━━━ DATA ━━━
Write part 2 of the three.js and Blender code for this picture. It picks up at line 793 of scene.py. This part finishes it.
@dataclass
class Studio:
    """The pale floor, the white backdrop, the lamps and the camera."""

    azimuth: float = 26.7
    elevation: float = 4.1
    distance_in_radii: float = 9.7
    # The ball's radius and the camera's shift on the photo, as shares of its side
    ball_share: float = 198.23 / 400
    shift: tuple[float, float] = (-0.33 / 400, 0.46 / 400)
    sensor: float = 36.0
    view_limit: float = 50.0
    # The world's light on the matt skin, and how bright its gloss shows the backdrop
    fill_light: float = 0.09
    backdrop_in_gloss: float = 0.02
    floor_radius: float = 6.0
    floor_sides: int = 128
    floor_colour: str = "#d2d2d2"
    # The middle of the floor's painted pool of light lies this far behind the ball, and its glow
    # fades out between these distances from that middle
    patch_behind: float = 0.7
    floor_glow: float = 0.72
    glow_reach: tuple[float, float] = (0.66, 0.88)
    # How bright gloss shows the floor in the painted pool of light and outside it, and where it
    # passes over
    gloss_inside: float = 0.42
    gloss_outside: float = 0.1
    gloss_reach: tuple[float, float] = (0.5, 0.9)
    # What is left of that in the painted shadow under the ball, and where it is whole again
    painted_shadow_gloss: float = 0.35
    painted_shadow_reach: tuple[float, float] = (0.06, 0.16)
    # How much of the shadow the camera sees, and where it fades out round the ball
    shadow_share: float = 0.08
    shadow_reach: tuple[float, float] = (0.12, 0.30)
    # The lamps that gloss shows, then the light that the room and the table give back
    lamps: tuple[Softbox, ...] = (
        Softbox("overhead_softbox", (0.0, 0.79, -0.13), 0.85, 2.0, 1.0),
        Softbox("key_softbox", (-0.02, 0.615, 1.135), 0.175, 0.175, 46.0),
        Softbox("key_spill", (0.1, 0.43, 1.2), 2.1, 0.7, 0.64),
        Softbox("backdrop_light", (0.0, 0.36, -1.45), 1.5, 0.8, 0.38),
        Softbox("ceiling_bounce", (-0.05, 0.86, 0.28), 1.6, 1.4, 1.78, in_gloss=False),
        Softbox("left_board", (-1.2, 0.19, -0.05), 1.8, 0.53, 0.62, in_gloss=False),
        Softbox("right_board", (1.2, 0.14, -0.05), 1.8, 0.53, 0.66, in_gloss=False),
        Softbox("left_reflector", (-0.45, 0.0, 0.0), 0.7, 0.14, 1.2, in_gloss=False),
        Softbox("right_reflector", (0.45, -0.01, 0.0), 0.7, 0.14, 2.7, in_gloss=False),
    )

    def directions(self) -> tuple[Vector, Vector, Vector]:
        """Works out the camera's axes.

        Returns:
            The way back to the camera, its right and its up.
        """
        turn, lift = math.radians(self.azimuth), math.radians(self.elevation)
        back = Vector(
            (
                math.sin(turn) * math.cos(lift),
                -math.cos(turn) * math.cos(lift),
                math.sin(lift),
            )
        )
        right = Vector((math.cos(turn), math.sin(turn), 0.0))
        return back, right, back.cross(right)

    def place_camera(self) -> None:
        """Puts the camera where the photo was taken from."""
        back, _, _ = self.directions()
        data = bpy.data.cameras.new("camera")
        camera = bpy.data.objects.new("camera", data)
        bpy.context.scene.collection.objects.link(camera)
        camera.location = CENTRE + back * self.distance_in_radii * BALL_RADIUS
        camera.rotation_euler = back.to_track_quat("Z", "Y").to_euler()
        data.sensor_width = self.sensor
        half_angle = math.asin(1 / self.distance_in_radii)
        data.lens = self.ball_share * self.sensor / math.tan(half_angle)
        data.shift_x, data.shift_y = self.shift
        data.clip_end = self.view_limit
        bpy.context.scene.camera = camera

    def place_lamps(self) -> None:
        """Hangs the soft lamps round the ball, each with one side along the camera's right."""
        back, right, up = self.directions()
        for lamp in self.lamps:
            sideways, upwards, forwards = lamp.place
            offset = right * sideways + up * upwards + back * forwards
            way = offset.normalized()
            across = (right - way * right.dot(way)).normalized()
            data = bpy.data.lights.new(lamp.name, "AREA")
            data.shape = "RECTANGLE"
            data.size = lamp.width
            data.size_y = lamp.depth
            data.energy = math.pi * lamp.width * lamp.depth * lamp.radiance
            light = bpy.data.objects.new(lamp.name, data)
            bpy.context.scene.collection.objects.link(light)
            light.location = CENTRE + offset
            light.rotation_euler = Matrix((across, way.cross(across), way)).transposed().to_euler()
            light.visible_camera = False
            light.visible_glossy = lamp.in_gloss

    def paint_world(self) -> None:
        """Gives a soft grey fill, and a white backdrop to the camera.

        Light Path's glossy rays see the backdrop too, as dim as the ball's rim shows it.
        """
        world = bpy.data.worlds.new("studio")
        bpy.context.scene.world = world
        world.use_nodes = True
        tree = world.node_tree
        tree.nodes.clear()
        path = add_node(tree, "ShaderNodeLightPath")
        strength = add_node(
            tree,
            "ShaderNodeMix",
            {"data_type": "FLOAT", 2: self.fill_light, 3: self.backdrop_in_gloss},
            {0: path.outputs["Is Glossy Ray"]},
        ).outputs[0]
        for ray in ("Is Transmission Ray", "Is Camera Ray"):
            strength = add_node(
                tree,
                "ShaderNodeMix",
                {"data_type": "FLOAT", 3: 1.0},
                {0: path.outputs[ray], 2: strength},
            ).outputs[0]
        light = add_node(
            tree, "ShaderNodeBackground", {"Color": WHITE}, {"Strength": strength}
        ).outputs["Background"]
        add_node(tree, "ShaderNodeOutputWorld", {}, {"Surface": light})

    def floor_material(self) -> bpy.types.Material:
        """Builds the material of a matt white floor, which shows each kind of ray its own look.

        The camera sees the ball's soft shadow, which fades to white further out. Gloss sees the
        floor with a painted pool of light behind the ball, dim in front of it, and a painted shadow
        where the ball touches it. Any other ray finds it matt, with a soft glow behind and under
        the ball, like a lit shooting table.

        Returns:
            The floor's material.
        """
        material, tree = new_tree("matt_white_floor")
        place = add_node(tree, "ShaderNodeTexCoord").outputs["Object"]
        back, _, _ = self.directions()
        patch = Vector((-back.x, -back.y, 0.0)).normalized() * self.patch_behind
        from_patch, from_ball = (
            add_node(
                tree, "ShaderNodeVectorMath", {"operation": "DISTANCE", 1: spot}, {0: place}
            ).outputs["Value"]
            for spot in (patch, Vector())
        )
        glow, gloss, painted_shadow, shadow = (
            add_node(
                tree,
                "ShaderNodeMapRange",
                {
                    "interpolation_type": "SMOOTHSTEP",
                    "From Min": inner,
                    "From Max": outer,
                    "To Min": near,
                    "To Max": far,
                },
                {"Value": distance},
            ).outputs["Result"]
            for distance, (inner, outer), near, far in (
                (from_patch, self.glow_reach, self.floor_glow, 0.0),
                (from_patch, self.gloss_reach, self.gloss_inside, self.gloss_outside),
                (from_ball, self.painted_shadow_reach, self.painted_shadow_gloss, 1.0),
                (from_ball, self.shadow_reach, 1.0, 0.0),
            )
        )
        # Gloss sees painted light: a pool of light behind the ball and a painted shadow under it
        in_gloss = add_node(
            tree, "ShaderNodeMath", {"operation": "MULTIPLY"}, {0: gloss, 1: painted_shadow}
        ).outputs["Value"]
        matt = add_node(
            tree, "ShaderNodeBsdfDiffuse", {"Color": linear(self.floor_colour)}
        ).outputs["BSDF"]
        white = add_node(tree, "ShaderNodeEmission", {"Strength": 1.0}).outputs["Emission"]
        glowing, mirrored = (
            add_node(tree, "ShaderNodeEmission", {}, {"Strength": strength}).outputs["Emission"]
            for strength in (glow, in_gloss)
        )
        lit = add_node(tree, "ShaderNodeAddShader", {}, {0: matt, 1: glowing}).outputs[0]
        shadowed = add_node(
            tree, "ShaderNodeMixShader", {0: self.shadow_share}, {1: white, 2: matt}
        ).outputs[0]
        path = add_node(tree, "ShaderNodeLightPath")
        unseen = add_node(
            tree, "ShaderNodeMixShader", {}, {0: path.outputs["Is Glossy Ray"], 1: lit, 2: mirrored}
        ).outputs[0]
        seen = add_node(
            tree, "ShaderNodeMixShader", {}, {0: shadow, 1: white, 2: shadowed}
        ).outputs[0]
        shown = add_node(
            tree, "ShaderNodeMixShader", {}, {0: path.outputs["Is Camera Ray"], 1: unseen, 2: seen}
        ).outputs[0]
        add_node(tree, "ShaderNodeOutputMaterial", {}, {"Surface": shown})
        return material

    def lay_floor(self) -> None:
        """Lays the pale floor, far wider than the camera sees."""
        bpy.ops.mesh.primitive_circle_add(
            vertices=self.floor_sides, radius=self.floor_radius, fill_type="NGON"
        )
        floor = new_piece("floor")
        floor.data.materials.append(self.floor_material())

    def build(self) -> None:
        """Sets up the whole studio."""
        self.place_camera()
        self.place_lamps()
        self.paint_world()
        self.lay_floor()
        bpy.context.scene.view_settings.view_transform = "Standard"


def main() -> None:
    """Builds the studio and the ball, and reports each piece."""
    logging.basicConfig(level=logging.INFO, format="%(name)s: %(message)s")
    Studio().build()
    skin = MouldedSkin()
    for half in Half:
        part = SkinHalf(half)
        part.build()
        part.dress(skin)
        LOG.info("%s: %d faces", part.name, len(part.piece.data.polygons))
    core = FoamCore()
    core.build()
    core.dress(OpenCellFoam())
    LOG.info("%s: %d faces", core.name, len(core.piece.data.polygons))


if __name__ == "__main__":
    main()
━━━
-- SET EXERCISE --
Write down again the exact lines running from the beginning of the data to the line containing "pale floor, the", with both ends included.

-- SOLUTION FOR THIS TASK --
Write part 2 of the three.js and Blender code for this picture. It picks up at line 793 of scene.py. This part finishes it.
@dataclass
class Studio:
    """The pale floor, the white backdrop, the lamps and the camera."""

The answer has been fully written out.